Parlando della grafica non si può non dire che sia uscito un ennesimo capolavoro che fa risaltare tutti i particolari, soprattutto nella tecnica della mimetizzazione e nell’ambiente circostante caratterizzato da fogliame, alberi con particolari caratterizzanti, il tutto amalgamato senza problemi nella fluidità del gioco. Naturalmente anche i disegni dei personaggi fanno la loro figura grazie all’ormai confermato character designer Yoji Shinkawa con i suoi grandi particolari stile militare. Nessuna imperfezione nemmeno in questo campo e niente da recriminare a questo vincente trio esecutivo-musicale-produttivo.

Una tensione abbastanza lunga

Se pensavate che questo capitolo fosse riduttivo e molto sbrigativo vi sbagliate, perchè Snake Eater raggiunge una longevità notevole, che vi terrà occupati per un bel pò di tempo a pianificare le vostre azioni passo per passo e nei lunghi e a volte stancanti scontri con i boss.

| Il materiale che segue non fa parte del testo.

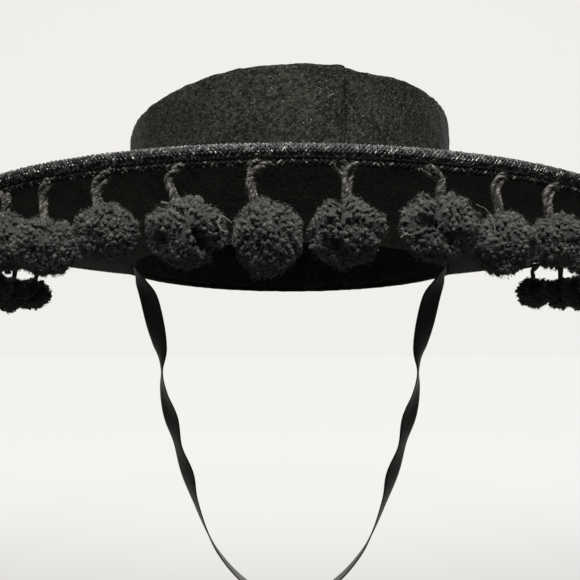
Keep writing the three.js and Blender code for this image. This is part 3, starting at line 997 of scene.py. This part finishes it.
# Threads worked loose: the pompom, then places across and above its middle in mm
THREADS = (
    ("pompom_16", ((-9, -2.6), (-11, -3.4), (-12.6, -3.2), (-14.4, -4.4))),
    ("pompom_16", ((9.6, 6.4), (12.6, 5.0), (14.6, 1.6), (15.4, -3.0), (16.6, -4.2))),
    ("pompom_16", ((5.8, -7.4), (7.6, -6.2), (9.6, -4.4))),
    ("pompom_14", ((-10, 1.4), (-12.4, 3.2), (-13.6, 1.4), (-12.6, -0.6), (-11, -0.8))),
)
THREAD_HALF = 0.1 * MM
THREAD_STEPS = 28


def stray_threads():
    """Thin single threads on the side of the pompoms that faces out."""
    pieces = Pieces()
    for name, places in THREADS:
        low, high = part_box(name)
        middle = np.array((low + high) / 2)
        turn = math.atan2(middle[0] / ROPE_X, -middle[1] / ROPE_Y)
        places = np.array([(x, -3.0 - abs(x) * 0.1, z - 2.6) for x, z in places]) * MM
        path = curve(places @ turning(heading_at(turn)).T + middle, THREAD_STEPS)
        normals = np.broadcast_to([0, 1.0, 0], path.shape)
        pieces.skin(sweep(path, normals, THREAD_HALF, 5)[:, ::-1], tint=0.75)
    return pieces


# Stage

def floor_mesh():
    """Round flat floor, with the brightness of each of its corners."""
    radii = np.geomspace(FLOOR_START, FLOOR_REACH, FLOOR_RINGS)
    radii = np.concatenate([[0], radii])[:, None]
    turn = np.linspace(0, TURN, FLOOR_SIDES, endpoint=False)[None, :]
    x, y = radii * np.cos(turn), radii * np.sin(turn)
    points = np.stack([x, y, np.full(x.shape, CAD_LOW.z - FLOOR_GAP)], -1)
    ahead = (y + GLOW_BACK) / np.sqrt(x ** 2 + y ** 2 + GLOW_OVER ** 2)
    soft = np.clip((ahead - WHITE_FROM) / (WHITE_TO - WHITE_FROM), 0, 1)
    glow = PALE + (WHITE - PALE) * soft * soft * (3 - 2 * soft) - FLOOR_SUNLIT
    count = turn.size
    faces = [(i * count + j, (i + 1) * count + j, (i + 1) * count + k, i * count + k)
             for i in range(len(radii) - 1)
             for j, k in zip(range(count), np.roll(range(count), -1))]
    mesh = bpy.data.meshes.new("floor")
    mesh.from_pydata(points.reshape(-1, 3).tolist(), [], faces)
    layer = mesh.attributes.new("glow", "FLOAT", "POINT")
    layer.data.foreach_set("value", glow.astype(np.float32).ravel())
    return mesh


def floor():
    """A floor under the hat that glows pale, brighter ahead, and is clear from below. Its
    brightness is its own glow, standing in for a lit floor, and it lights the hat's underside.
    """
    mesh = floor_mesh()
    material, nodes, links, shader = new_material("floor", 0.9)
    shader.inputs["Specular IOR Level"].default_value = 0
    shader.inputs["Base Color"].default_value = (0.03, 0.03, 0.03, 1)
    shader.inputs["Emission Color"].default_value = STUDIO_COLOUR
    level = node(nodes, "ShaderNodeAttribute", attribute_name="glow")
    links.new(level.outputs["Fac"], shader.inputs["Emission Strength"])
    below = nodes.new("ShaderNodeNewGeometry")
    clear = nodes.new("ShaderNodeBsdfTransparent")
    choice = nodes.new("ShaderNodeMixShader")
    links.new(below.outputs["Backfacing"], choice.inputs["Fac"])
    links.new(shader.outputs["BSDF"], choice.inputs[1])
    links.new(clear.outputs["BSDF"], choice.inputs[2])
    links.new(choice.outputs["Shader"], nodes["Material Output"].inputs["Surface"])
    mesh.materials.append(material)
    plane = bpy.data.objects.new("floor", mesh)
    bpy.context.scene.collection.objects.link(plane)


def surroundings():
    """Pale light from all round, paler ahead of the hat."""
    world = bpy.data.worlds.new("studio")
    world.use_nodes = True
    nodes, links = world.node_tree.nodes, world.node_tree.links
    place = nodes.new("ShaderNodeTexCoord")
    ahead = node(nodes, "ShaderNodeVectorMath", operation="DOT_PRODUCT")
    ahead.inputs[1].default_value = (0, 1, 0)
    level = node(nodes, "ShaderNodeMapRange", interpolation_type="SMOOTHSTEP",
                 in_From_Min=WHITE_FROM, in_From_Max=WHITE_TO, in_To_Min=PALE, in_To_Max=WHITE)
    links.new(place.outputs["Generated"], ahead.inputs[0])
    links.new(ahead.outputs["Value"], level.inputs["Value"])
    links.new(level.outputs["Result"], nodes["Background"].inputs["Strength"])
    nodes["Background"].inputs["Color"].default_value = STUDIO_COLOUR
    bpy.context.scene.world = world


def sun(name, azimuth, elevation, strength):
    """A far soft light."""
    light = bpy.data.lights.new(name, "SUN")
    light.energy, light.angle = strength, SUN_SOFTNESS
    made = bpy.data.objects.new(name, light)
    made.rotation_euler = (math.radians(90 - elevation), 0, math.radians(azimuth))
    bpy.context.scene.collection.objects.link(made)


def lamp(name, place, target, size, watts):
    """A near soft lamp that shines on a place and isn't seen itself."""
    light = bpy.data.lights.new(name, "AREA")
    light.shape, light.size, light.energy = "DISK", size, watts
    made = bpy.data.objects.new(name, light)
    made.location = place
    way = Vector(target) - Vector(place)
    made.rotation_euler = way.to_track_quat("-Z", "Y").to_euler()
    made.visible_camera = False
    bpy.context.scene.collection.objects.link(made)


def camera():
    """The photograph's view."""
    data = bpy.data.cameras.new("camera")
    data.sensor_width = SENSOR
    data.lens = SENSOR * FOCAL_PIXELS / FRAME_PIXELS
    data.clip_start, data.clip_end = 0.01, 100
    eye = bpy.data.objects.new("camera", data)
    eye.location = EYE
    eye.rotation_euler = (math.pi / 2 + EYE_PITCH, 0, 0)
    bpy.context.scene.collection.objects.link(eye)
    bpy.context.scene.camera = eye


def stage():
    """Camera, floor, surroundings and lights."""
    camera()
    floor()
    surroundings()
    lamp("key", **KEY)
    for row in SUNS:
        sun(**row)
    bpy.context.scene.view_settings.view_transform = "Standard"


def hat():
    """All pieces of the hat, each in place of its CAD nodes."""
    felt = felt_material()
    threads = {name: thread_material(name, **look) for name, look in YARNS.items()}
    crown_side().build("crown_band", felt, "felt", ["crown_side"])
    crown_top().build("crown_disc", felt, "felt", ["crown_top"])
    brim().build("felt_brim", felt, "felt", ["brim"])
    rope().build("braided_rope", threads["cord"], "rope", ["edge_rope"])
    tape().build("header_tape", threads["header"], "tape", ["fringe_tape"])
    for index in range(BALL_COUNT):
        name, ball, yarn = pompom(index)
        ball.build(name.replace("pompom", "yarn_ball"), threads["yarn"], "yarn", [name])
        yarn.build(name.replace("pompom", "yarn_tie"), threads["tie_yarn"], "yarn")
    stray_threads().build("stray_threads", threads["loose_thread"], "yarn")
    chin_strap().build("chin_ribbon", ribbon_material(), "ribbon", ["chin_strap"])


stage()
hat()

A volte le aree sono grandi e spaziose e potreste anche perdere la strada principale, cosa che comporta ulteriore aggiunta di ore di gioco: insomma è una longevità che scaturisce anche dalla difficoltà di alcune mosse e azioni che dovrete compiere.

Mi hanno sfatato un mito?

Il mito di Big Boss non è sfatato, anzi è chiarito e ora avrete il quadro della situazione completo. Il consiglio è quello di acquistare questo terzo capitolo, prequel dei primi due, e godervelo in tutto il suo splendore di gioco di sopravvivenza e azione. Naturalmente è consigliato ad un’utenza che sappia tenere i nervi saldi e mantenga la calma anche nelle situazioni più snervanti come, ad esempio, l’attesa dietro un muro aspettando che la guardia si giri per colpirla alle spalle. Un gioco emozionante che merita di essere comprato anche dai non amanti della serie e del genere.